Not long after, the news filtered in via social media: 20-year-old Roy Lee Bennett Jr. was dead.
A few days later came another jolt. The person accused of killing him is 16 years old. And the U.S. attorney announced the decision to charge him as an adult.
In The Gantry residents’ WhatsApp group, fear quickly turned into fury. Conversations about security spiraled into broader judgments about crime, punishment, and what “these kids” deserve. One message captured the prevailing sentiment: “At 16 you know not to shoot somebody inside their apartment, better yet have a gun. Some of these kids gonna have to learn the hard way. Can’t let everyone slide.”
I understood the anger. I felt it too. A young man is dead. A family is devastated. Accountability matters. Punishment is deserved.
But as the co-founder of More Than Our Crimes, I also bring a perspective shaped by years of close contact with people most Washingtonians never meet: men now in their 40s and 50s who were sent into the adult criminal justice system when they were still children.
My co-founder, Robert Barton—Rob—is one of them.
Rob went into prison at 16. At an age when most kids are worried about grades, friendships, and first freedoms, Rob was sent into an adult federal penitentiary — a high-security prison where survival depends on learning and mastering the rules of a violent adult world — fast. Put bluntly, it’s eat or be eaten.
There was no intervention waiting for him there. No mentor. No program designed to help him grow out of the worst decision of his life. Rob had to school himself.
What he did have, before prison, was a single mother who had given him a strong moral foundation, even though the siren call of the streets ultimately won out. That grounding mattered. It gave him something to reach back for in an environment that actively taught opposite values.
Most kids who enter adult prison at 16 don’t have that. They don’t have a parent’s voice echoing in their head. They don’t have an internal compass strong enough to counter what adult prison rewards: aggression, dominance, emotional numbness, and violence as currency.
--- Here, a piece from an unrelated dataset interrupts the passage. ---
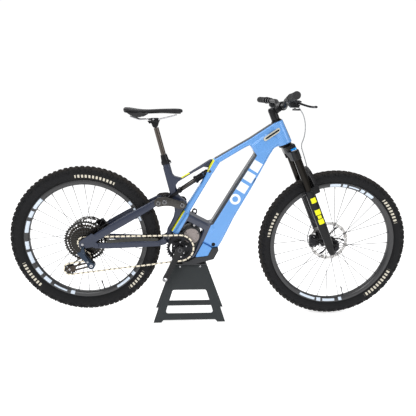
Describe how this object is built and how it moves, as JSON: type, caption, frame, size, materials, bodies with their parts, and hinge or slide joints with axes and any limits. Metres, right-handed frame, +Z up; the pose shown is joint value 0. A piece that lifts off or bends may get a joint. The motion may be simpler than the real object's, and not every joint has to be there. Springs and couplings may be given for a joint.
{
  "type": "electric mountain bike on a stand",
  "caption": "Full-suspension electric mountain bike with a dropper saddle post, disc brakes and a chain drive, held off the floor by a folded-sheet stand.",
  "frame": {"origin": "on the floor under the middle of the bike's length and width", "axes": "+X forward, +Y to the rider's left, +Z up; the chain is on the -Y side"},
  "size_m": [1.953, 0.7866, 1.1104],
  "materials": {
    "stand_slate": "satin powder coat",
    "stand_black": "satin",
    "black_rubber": "matt",
    "sky_blue_paint": "gloss",
    "navy_paint": "gloss",
    "black_anodised": "satin anodised",
    "bright_steel": "brushed",
    "chrome_bolt": "polished",
    "black_plastic": "fine grain",
    "gloss_black": "gloss",
    "warm_grey_cast": "bead blasted",
    "bronze_tube": "satin anodised",
    "saddle_cover": "smooth cover with a soft sheen",
    "tyre_rubber": "matt",
    "spoke_steel": "satin black steel",
    "disc_steel": "ground",
    "cog_steel": "satin",
    "chain_steel": "satin",
    "grey_brown_link": "satin anodised",
    "blue_grey_alloy": "satin",
    "bronze_alloy": "satin",
    "blue_anodised": "anodised",
    "stanchion_black": "polished black coating",
    "hose_cover": "smooth"
  },
  "bodies": {
    "stand": {"stand_side_panels": "stand_slate", "stand_top_plate": "stand_black", "stand_pad": "black_rubber"},
    "frame": {"main_frame": "sky_blue_paint", "seat_mast": "navy_paint", "seat_clamp": "black_anodised", "dropper_outer": "black_anodised", "frame_pivot_bolts": "chrome_bolt", "headset_cups": "black_anodised", "drive_unit": "black_plastic", "drive_unit_cover": "warm_grey_cast", "battery_pack": "black_plastic", "battery_cover": "sky_blue_paint", "skid_plate": "black_plastic"},
    "saddle_post": {"dropper_inner": "bronze_tube", "saddle_rails": "bright_steel", "saddle_pad": "saddle_cover", "saddle_shell": "black_plastic"},
    "fork_upper": {"fork_crown": "gloss_black", "fork_stanchions": "stanchion_black", "stem": "black_anodised", "handlebar": "black_anodised", "grips": "black_rubber", "brake_lever_bodies": "gloss_black", "control_pods": "black_plastic", "front_brake_hose": "hose_cover"},
    "damper_knob": {"compression_knob": "blue_anodised"},
    "fork_lower": {"fork_lowers": "gloss_black", "front_axle": "black_anodised", "front_caliper": "gloss_black"},
    "front_wheel": {"front_tyre": "tyre_rubber", "front_rim": "black_anodised", "front_spokes": "spoke_steel", "front_hub": "black_anodised", "front_rotor": "disc_steel"},
    "right_lever": {"brake_blade_right": "black_anodised"},
    "left_lever": {"brake_blade_left": "black_anodised"},
    "shifter": {"shift_paddle": "black_plastic"},
    "post_remote": {"dropper_paddle": "black_plastic"},
    "swingarm": {"chainstays": "navy_paint", "chain": "chain_steel"},
    "upper_stays": {"seatstays": "navy_paint", "rear_axle": "black_anodised", "rear_caliper": "gloss_black", "derailleur_body": "blue_grey_alloy"},
    "rear_wheel": {"rear_tyre": "tyre_rubber", "rear_rim": "black_anodised", "rear_spokes": "spoke_steel", "rear_hub": "black_anodised", "rear_rotor": "disc_steel"},
    "cog_stack": {"cassette": "cog_steel"},
    "crankset": {"crank_arm_right": "gloss_black", "crank_arm_left": "gloss_black", "chainring": "black_anodised"},
    "rocker": {"rocker_link": "grey_brown_link"},
    "shock_body": {"shock_can": "black_anodised"},
    "shock_rod": {"shock_shaft": "bright_steel"},
    "cage": {"derailleur_cage": "bronze_alloy"},
    "upper_pulley": {"guide_pulley": "black_plastic"},
    "lower_pulley": {"tension_pulley": "black_plastic"}
  },
  "joints": [
    {"name": "bike_lift", "type": "slide", "parent": "stand", "child": "frame", "axis": [0, 0, 1], "range_m": [0, 0.15]},
    {"name": "steering", "type": "hinge", "parent": "frame", "child": "fork_upper", "pos_m": [0.32756, 0, 0.91411], "axis": [-0.3907, 0, 0.9205], "range_deg": [-60, 60]},
    {"name": "compression_dial", "type": "hinge", "parent": "fork_upper", "child": "damper_knob", "pos_m": [0.36953, -0.065, 0.86131], "axis": [-0.3907, 0, 0.9205], "range_deg": [-120, 120]},
    {"name": "fork_slide", "type": "slide", "parent": "fork_upper", "child": "fork_lower", "axis": [-0.3907, 0, 0.9205], "range_m": [0, 0.14], "stiffness_N_per_m": 4000, "deforming": ["front_brake_hose"]},
    {"name": "front_wheel_spin", "type": "hinge", "parent": "fork_lower", "child": "front_wheel", "pos_m": [0.6025, 0, 0.379], "axis": [0, 1, 0], "continuous": true},
    {"name": "brake_pull_right", "type": "hinge", "parent": "fork_upper", "child": "right_lever", "pos_m": [0.338, -0.228, 1.068], "axis": [0.3879, 0, 0.9217], "range_deg": [-22, 0], "stiffness_Nm_per_rad": 0.6, "springref_deg": 14.32},
    {"name": "brake_pull_left", "type": "hinge", "parent": "fork_upper", "child": "left_lever", "pos_m": [0.338, 0.228, 1.068], "axis": [0.3879, 0, 0.9217], "range_deg": [0, 22], "stiffness_Nm_per_rad": 0.6, "springref_deg": -14.32},
    {"name": "shift_press", "type": "hinge", "parent": "fork_upper", "child": "shifter", "pos_m": [0.33, -0.196, 1.042], "axis": [0, 0, 1], "range_deg": [0, 25], "stiffness_Nm_per_rad": 0.3, "springref_deg": -14.32},
    {"name": "post_press", "type": "hinge", "parent": "fork_upper", "child": "post_remote", "pos_m": [0.33, 0.196, 1.042], "axis": [0, 0, 1], "range_deg": [-25, 0], "stiffness_Nm_per_rad": 0.3, "springref_deg": 14.32},
    {"name": "dropper_slide", "type": "slide", "parent": "frame", "child": "saddle_post", "axis": [-0.2541, 0, 0.9672], "range_m": [-0.125, 0]},
    {"name": "suspension", "type": "hinge", "parent": "frame", "child": "swingarm", "pos_m": [-0.207, 0, 0.425], "axis": [0, 1, 0], "range_deg": [0, 20], "stiffness_Nm_per_rad": 300, "deforming": ["chain"]},
    {"name": "stay_hinge", "type": "hinge", "parent": "swingarm", "child": "upper_stays", "pos_m": [-0.555, 0, 0.404], "axis": [0, 1, 0], "range_deg": [-13, 0]},
    {"name": "rocker_hinge", "type": "hinge", "parent": "frame", "child": "rocker", "pos_m": [-0.147, 0, 0.594], "axis": [0, 1, 0], "range_deg": [0, 46]},
    {"name": "shock_swing", "type": "hinge", "parent": "frame", "child": "shock_body", "pos_m": [-0.017, 0, 0.751], "axis": [0, 1, 0], "range_deg": [0, 9]},
    {"name": "shock_stroke", "type": "slide", "parent": "shock_body", "child": "shock_rod", "axis": [0.8326, 0, 0.5538], "range_m": [0, 0.057]},
    {"name": "rear_wheel_spin", "type": "hinge", "parent": "upper_stays", "child": "rear_wheel", "pos_m": [-0.6145, 0, 0.412], "axis": [0, 1, 0], "continuous": true},
    {"name": "crank_spin", "type": "hinge", "parent": "frame", "child": "crankset", "pos_m": [-0.1585, 0, 0.3815], "axis": [0, 1, 0], "continuous": true},
    {"name": "cog_spin", "type": "hinge", "parent": "upper_stays", "child": "cog_stack", "pos_m": [-0.6145, 0, 0.412], "axis": [0, 1, 0], "continuous": true},
    {"name": "cage_swing", "type": "hinge", "parent": "upper_stays", "child": "cage", "pos_m": [-0.576, -0.06, 0.31], "axis": [0, 1, 0], "range_deg": [-60, 0], "stiffness_Nm_per_rad": 1.2, "springref_deg": 34.38},
    {"name": "upper_pulley_spin", "type": "hinge", "parent": "cage", "child": "upper_pulley", "pos_m": [-0.6097, -0.055, 0.3448], "axis": [0, 1, 0], "continuous": true},
    {"name": "lower_pulley_spin", "type": "hinge", "parent": "cage", "child": "lower_pulley", "pos_m": [-0.6873, -0.055, 0.281], "axis": [0, 1, 0], "continuous": true}
  ],
  "couplings": [
    {"joint": "stay_hinge", "follows": "suspension", "ratio": -0.6249},
    {"joint": "rocker_hinge", "follows": "suspension", "ratio": 2.2505},
    {"joint": "shock_swing", "follows": "suspension", "ratio": 0.4246},
    {"joint": "shock_stroke", "follows": "suspension", "m_per_rad": 0.1589},
    {"joint": "cog_spin", "follows": "crank_spin", "ratio": 2.2857},
    {"joint": "upper_pulley_spin", "follows": "crank_spin", "ratio": -2.6667},
    {"joint": "lower_pulley_spin", "follows": "crank_spin", "ratio": 2.2857}
  ]
}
So, Rob’s story is not proof that the system works. It is proof of how much a young person must overcome to survive it. Against the odds, Rob resisted becoming what the environment demanded. He educated himself, reflected, changed—and eventually emerged with a fierce sense of responsibility to others. Today, he is a community leader and mentor, someone who actively works to interrupt cycles of violence and is part of the reason crime is going down, not up.
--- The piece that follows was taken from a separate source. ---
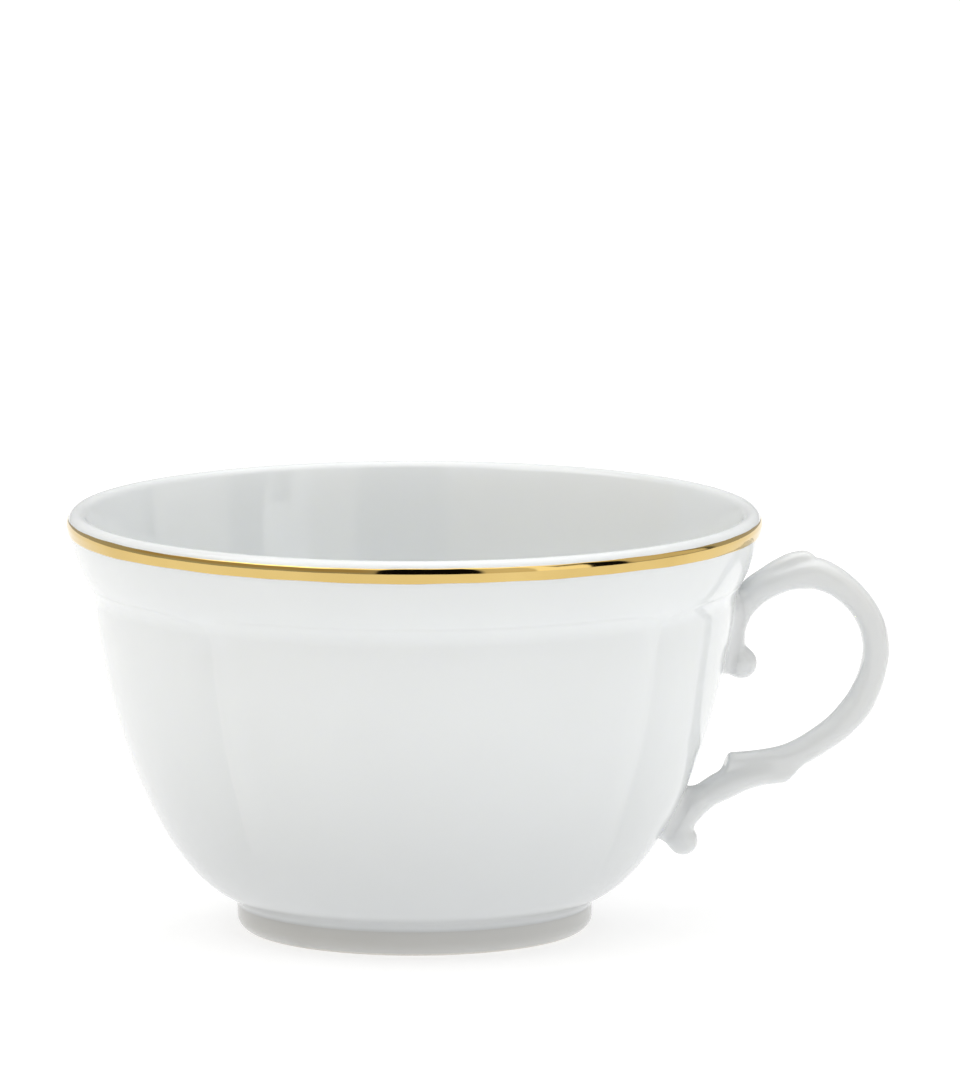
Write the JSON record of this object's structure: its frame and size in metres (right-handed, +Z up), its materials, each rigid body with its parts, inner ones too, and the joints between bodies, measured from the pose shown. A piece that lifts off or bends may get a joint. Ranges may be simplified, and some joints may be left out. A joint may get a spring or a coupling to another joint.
{
  "type": "teacup",
  "caption": "Footed porcelain teacup with softly bowed panels, a flared collar, a gilt rim band and a scrolled side handle.",
  "frame": {"origin": "centre of the foot's resting plane, on the cup's axis", "axes": "+Z up along the cup's axis, +X towards the handle, +Y completes a right-handed frame"},
  "size_m": [0.1142, 0.0962, 0.0584],
  "materials": {
    "porcelain": "clear gloss glaze",
    "foot_porcelain": "gloss glaze, wiped bare on the standing edge",
    "handle_porcelain": "clear gloss glaze",
    "luting_slip": "clear gloss glaze",
    "gold": "bright fired gold"
  },
  "bodies": {
    "root": {"cup_body": "porcelain", "foot_ring": "foot_porcelain", "handle": "handle_porcelain", "upper_handle_joint": "luting_slip", "lower_handle_joint": "luting_slip", "gold_rim_band": "gold"}
  },
  "joints": []
}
For every Rob Barton, there are many more young people who do exactly what the system conditions them to do.
In Washington, D.C., teenagers convicted of violent crimes as “adults” are sent into the federal prison system — high-security facilities far from home, isolated from family and community. These prisons are not neutral holding spaces. They are formative environments. And when you place a developing adolescent brain into an ecosystem governed by fear and force, you should not be surprised by what comes out the other side.
This is why our reactions in moments like this matter so much. The teenager we rush to label as “bad” or “useless” will one day return to the community, perhaps to your neighborhood, even the building next door. The real question is not whether he should be held accountable, but what kind of person we want him to come back as.
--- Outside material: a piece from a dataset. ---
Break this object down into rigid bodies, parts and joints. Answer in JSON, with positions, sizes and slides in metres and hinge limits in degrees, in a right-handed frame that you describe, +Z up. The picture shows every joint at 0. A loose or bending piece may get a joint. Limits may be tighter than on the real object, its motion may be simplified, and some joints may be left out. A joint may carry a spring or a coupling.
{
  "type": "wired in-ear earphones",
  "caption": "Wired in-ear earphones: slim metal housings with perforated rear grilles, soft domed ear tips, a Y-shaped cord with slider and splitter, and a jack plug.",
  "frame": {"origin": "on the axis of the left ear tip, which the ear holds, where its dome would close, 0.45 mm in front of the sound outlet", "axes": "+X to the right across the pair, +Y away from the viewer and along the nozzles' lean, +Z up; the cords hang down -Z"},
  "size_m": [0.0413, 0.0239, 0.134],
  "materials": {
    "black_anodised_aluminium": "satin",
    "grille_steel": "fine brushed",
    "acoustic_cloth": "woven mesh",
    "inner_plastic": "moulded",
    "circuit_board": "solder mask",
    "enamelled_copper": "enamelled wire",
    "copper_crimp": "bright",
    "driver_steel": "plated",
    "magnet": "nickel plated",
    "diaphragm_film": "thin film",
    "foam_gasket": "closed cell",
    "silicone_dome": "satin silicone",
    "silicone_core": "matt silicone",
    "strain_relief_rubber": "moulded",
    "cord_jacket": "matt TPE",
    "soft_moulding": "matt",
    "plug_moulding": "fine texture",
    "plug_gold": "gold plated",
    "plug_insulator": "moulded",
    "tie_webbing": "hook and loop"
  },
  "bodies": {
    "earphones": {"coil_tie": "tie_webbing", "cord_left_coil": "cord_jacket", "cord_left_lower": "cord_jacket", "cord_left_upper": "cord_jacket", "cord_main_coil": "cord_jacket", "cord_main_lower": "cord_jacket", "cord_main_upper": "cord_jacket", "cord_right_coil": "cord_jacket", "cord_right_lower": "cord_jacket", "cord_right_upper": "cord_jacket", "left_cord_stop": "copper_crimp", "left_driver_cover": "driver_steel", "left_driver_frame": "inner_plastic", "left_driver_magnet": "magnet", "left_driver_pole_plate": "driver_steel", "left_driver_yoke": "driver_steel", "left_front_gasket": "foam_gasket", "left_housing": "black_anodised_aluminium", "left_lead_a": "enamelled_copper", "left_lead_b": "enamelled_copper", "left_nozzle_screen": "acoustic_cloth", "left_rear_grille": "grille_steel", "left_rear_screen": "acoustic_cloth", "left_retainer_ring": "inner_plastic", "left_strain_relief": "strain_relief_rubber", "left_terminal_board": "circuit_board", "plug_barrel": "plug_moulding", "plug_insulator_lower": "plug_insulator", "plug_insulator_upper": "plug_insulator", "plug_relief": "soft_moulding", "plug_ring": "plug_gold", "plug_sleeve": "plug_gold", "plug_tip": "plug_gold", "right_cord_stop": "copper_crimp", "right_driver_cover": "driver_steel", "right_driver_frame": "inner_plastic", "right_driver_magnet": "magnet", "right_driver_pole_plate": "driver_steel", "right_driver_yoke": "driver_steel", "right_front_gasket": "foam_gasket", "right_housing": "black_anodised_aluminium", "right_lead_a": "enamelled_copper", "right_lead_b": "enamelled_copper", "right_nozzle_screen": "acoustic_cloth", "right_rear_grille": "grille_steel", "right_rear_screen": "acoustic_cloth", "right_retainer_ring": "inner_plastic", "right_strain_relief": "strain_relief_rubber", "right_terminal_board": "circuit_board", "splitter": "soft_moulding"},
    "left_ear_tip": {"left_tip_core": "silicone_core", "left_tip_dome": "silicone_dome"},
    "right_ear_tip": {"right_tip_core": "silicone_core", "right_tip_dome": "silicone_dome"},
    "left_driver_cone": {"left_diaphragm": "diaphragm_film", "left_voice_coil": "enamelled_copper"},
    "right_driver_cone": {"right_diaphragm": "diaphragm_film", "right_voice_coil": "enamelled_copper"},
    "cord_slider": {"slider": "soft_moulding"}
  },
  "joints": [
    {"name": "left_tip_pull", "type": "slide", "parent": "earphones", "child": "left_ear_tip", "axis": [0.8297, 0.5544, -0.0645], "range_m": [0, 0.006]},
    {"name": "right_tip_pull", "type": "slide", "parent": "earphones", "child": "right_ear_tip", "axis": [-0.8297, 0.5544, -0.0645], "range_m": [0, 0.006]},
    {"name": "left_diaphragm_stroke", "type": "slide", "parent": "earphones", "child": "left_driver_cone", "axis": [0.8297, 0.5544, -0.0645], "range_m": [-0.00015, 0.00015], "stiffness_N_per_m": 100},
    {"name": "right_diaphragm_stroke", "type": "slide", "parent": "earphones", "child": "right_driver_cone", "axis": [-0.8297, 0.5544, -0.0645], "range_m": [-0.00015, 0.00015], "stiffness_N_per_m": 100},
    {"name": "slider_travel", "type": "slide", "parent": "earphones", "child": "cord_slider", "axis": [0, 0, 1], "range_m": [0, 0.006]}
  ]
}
That question feels especially urgent now. Last year, Republicans in the House (and eight Democrats) passed legislation that would allow D.C. to try children as young as 14 as adults. The bill has not yet cleared the Senate, but its logic is familiar: fear, outrage, and the belief that harsher punishment at ever-younger ages equals safety.
It doesn’t.
Modern neuroscience tells us that adolescents’ brains are still developing well into their 20s. Teenagers are more impulsive, more vulnerable to peer pressure, and less capable of weighing long-term consequences. That does not excuse violence. But it does mean that who a child is at their worst moment is not who they are destined to be — unless we lock that identity in place.
What if we demanded accountability without abandoning the possibility of change? What if justice meant protecting the public and reducing future harm, rather than satisfying our anger in the moment?
If we send children into adult prisons, we are not making ourselves safer. We are manufacturing the next generation of hardened adults.
Fear is understandable. But policy made in fear has consequences we all live with.
The choices we make after tragedy don’t just determine how we punish a child. They determine who comes home — and what kind of community we become.